Comment évaluez-vous la situation épidémiologique en ce moment et comment prévoyez-vous son évolution ?

Le paysage épidémiologique est difficile à faire. Pourquoi ? Parce que nous procédons à très peu d’analyses par jour. Jusqu’à il y a une semaine, nous étions à 70-80 tests/jour. Aujourd’hui avec l’ouverture des antennes de l’Institut Pasteur à Oran et Constantine et ce matin à Tizi-Ouzou, nous serons peut-être autour de 200 à 250 tests/jour. Il faut monter à 1 000 – 2 000 tests par jour obligatoirement si on veut aller très vite. La Tunisie est passée à 5 000 tests par semaine, l’Allemagne à 500 000 tests par semaine et la Corée du Sud est à 25 000 tests par jour. Donc, il faut absolument augmenter le nombre de tests. C’est extrêmement important, car cela nous permettra de pallier aux insuffisances du confinement. Lorsque nous avons des cas positifs, on peut à ce moment-là imposer un confinement obligatoire, en utilisant la force publique s’il le faut.

Faudrait-il pour cela associer les laboratoires privés et d’autres structures pour augmenter la cadence des tests ?

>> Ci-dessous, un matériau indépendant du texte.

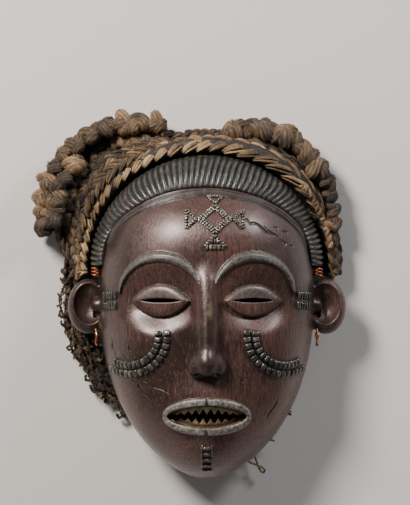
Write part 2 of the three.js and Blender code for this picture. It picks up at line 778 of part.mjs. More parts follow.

En fait c’est plus compliqué que ça. Tout ce qui est analyses était confié à l’Institut Pasteur d’Algérie (IPA) qui décidait de tout. Or, l’IPA n’a pas une grande équipe de virologues, 2 ou 3 personnes. Le destin d’un pays ne peut pas être mis entre les mains de 3 personnes. Deuxièmement, l’IPA s’appuie généralement sur la technique du PCR (utilise l’ADN). Dans ce cas particulier, on sait que la technique PCR exige beaucoup de temps et au vu des demandes qui se font, les résultats tardent. Ce qui peut s’avérer catastrophique. Aussi, l’Institut Pasteur d’Algérie n’a pas validé les autres tests ; or, l’IPA n’a pas le monopole, puisque le chef de l’État a installé une commission et c’est à elle de faire le choix et de dire qu’on ne peut pas se suffire de ce test PCR qui, de toutes les façons et comme les autres tests, a une marge même minime de faux positifs ou de faux négatifs. Il y a lieu de faire appel à des tests rapides qui se font en un quart d’heure. Ils sont utilisés notamment en Russie, en Espagne, et en Turquie, etc. Si ces pays ont choisi sans problème ces tests, il n’y a pas de raison que nous ne les choisissions pas. Il s’agit d’une épidémie qui fait des ravages et on ne peut pas se permettre d’attendre inutilement. On peut donc faire des tests rapides n’importe où y compris dans les laboratoires privés. La technique PCR ne peut pas se faire dans les laboratoires actuels ni dans les laboratoires des hôpitaux, parce qu’elle demande un laboratoire de type P2 qui dispose d’un confinement particulier et d’un personnel spécialisé qui est déjà formé, ce qui n’existe pas aujourd’hui. D’ailleurs, pour Tizi-Ouzou, Constantine et Oran, on a utilisé des centres de recherche dépendant de la Direction générale de la recherche mais pas des hôpitaux, car c’est elle qui dispose de ce type de moyens.

Que pensez-vous du traitement à la Chloroquine adopté par l’Algérie pour soigner les patients atteints du Covid-19 ?

Il faut appliquer à la lettre la directive du ministère de la santé relative au traitement à l’hydroxychloroquine pour toutes les personnes présentant le moindre signe clinique. Ce traitement ne peut se faire que sous contrôle cardiologique. La décision du ministère de la Santé d’élargir le traitement à toutes les personnes qui présentent des signes est bonne. Ce traitement doit être appliqué au niveau de tous les hôpitaux.